Propaganda & Mass Persuasion: Women and War, were they made for each other?

Tuesday, March 04, 2008

Women and War, were they made for each other?


"Indeed, the great puzzle of the 1940s has been the paradoxical spawning of a reactionary postwar feminine mystique by a crisis that necessitated radical revision of traditional views."
Maureen Honey
This quote talks about how the war really changed they way we view our American women. Before the war women usually steered clear of the working class, but when times got rough the U.S. needed more help. Who did they look for, to gain this extra support, housewives. At this time it seemed outrageous, but the U.S. needed help and they considered using any help they can get. After the war it seemed that all was well, except the fact that all these working women now needed jobs to support themselves.
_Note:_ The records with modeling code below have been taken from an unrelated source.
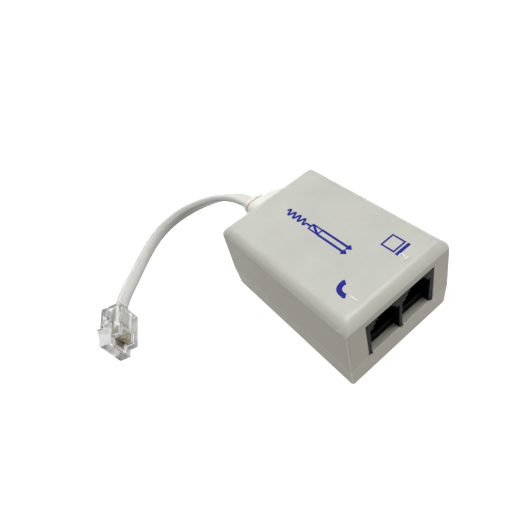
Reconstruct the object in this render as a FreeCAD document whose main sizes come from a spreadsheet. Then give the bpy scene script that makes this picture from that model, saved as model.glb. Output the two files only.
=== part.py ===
import FreeCAD, Part
import Sketcher
import math
import os
import re

# Inline telephone line filter: a two-part moulded box with a twin six-way socket in front,
# a filter circuit inside, and a short flat cord at the back that ends in a clear plug.
# Millimetres. X is the width, the sockets face -Y, Z is up, and the origin is the middle of the base.

Vector = FreeCAD.Vector
UP = Vector(0, 0, 1)

doc = FreeCAD.newDocument("line_filter")
sheet = doc.addObject("Spreadsheet::Sheet", "sizes")

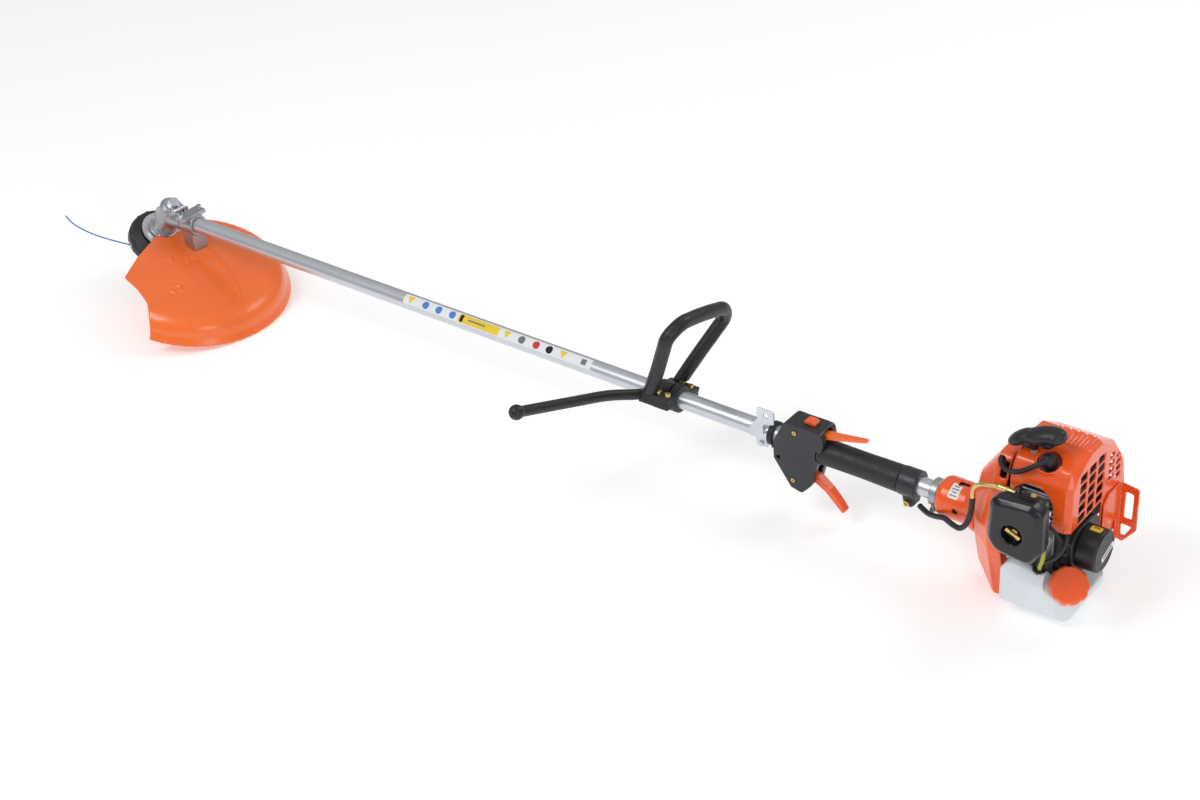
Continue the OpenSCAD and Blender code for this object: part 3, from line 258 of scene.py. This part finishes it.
ORANGE = (0.89, 0.10, 0.009)
BLACK = (0.009, 0.010, 0.013)
orange = plastic("orange_plastic", ORANGE, 0.27, grain=700.0, grain_strength=0.12, mottle=0.05, coat=0.35)
guard_orange = plastic("guard_orange", (0.95, 0.165, 0.02), 0.3, grain=500.0, grain_strength=0.08, mottle=0.03,
                       coat=0.35)
orange_light = plastic("orange_lever", (0.92, 0.15, 0.012), 0.3, mottle=0.05, coat=0.25)
black = plastic("black_plastic", BLACK, 0.42, grain=1100.0, grain_strength=0.5, mottle=0.25)
charcoal = plastic("charcoal_plastic", (0.019, 0.021, 0.026), 0.36, grain=1000.0, grain_strength=0.45, mottle=0.2)
gloss_black = plastic("gloss_black", (0.006, 0.007, 0.010), 0.2, grain=600.0, grain_strength=0.12, mottle=0.2)
rubber = plastic("rubber", (0.011, 0.012, 0.014), 0.5, grain=1500.0, grain_depth=0.00012,
                 grain_strength=0.6, mottle=0.2)
nylon = plastic("line_nylon", (0.05, 0.17, 0.5), 0.3, grain=2000.0, grain_strength=0.1, mottle=0.1)
silver = metal("tube_silver", (0.62, 0.64, 0.68), 0.34, stretch=(0.02, 1, 1), grain=900.0, tarnish=0.04, metallic=0.85)
cast = metal("cast_alloy", (0.42, 0.43, 0.46), 0.36, grain=1600.0, strength=0.5, depth=0.00012, metallic=0.9)
zinc = metal("zinc_plate", (0.66, 0.69, 0.74), 0.26, grain=300.0, strength=0.1)
steel = metal("steel", (0.62, 0.62, 0.63), 0.3, stretch=(1, 1, 0.1))
yellow_zinc = metal("yellow_zinc", (0.72, 0.55, 0.22), 0.3, grain=400.0, tarnish=0.22)
brass = metal("brass", (0.70, 0.48, 0.17), 0.32, grain=500.0, tarnish=0.2)
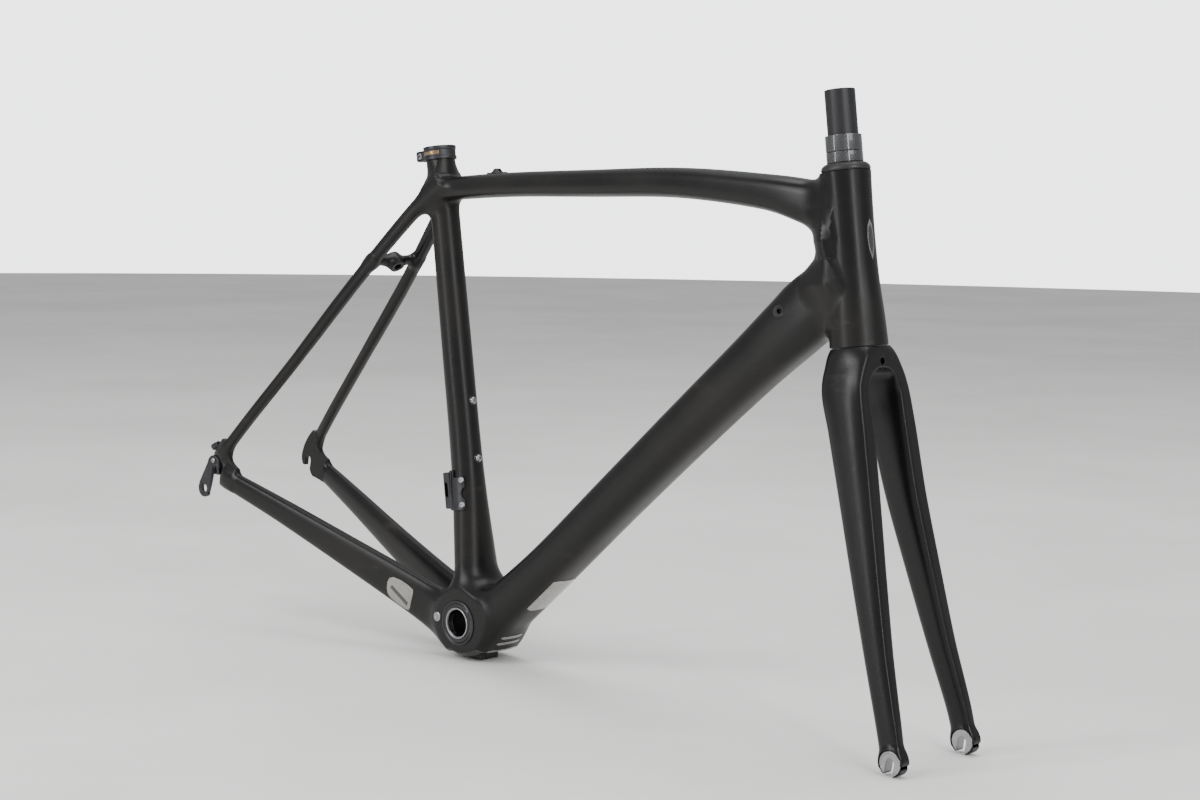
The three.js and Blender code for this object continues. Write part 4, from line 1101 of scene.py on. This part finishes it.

With the men back at home, they were the ones getting the jobs, and for those women who had lost there men to war, who was going to support them and their families. This was a problem that the women were facing, while at war women can work, but now with the men home there was no place for women in the workplace.

1 Comments:

Blogger A. Mattson said...

Yes, the U.S. needed labor to win the war. Working class women were already working outside of the home before the war. Most of the women who became war workers were already working before the war. The question is where, and in what kinds of jobs?

Also, this is a course about media & propaganda. So, what kind of campaign was directed at these women? How were they motivated to work on the homefront? What does this have to do with "traditional ideas" about women and gender?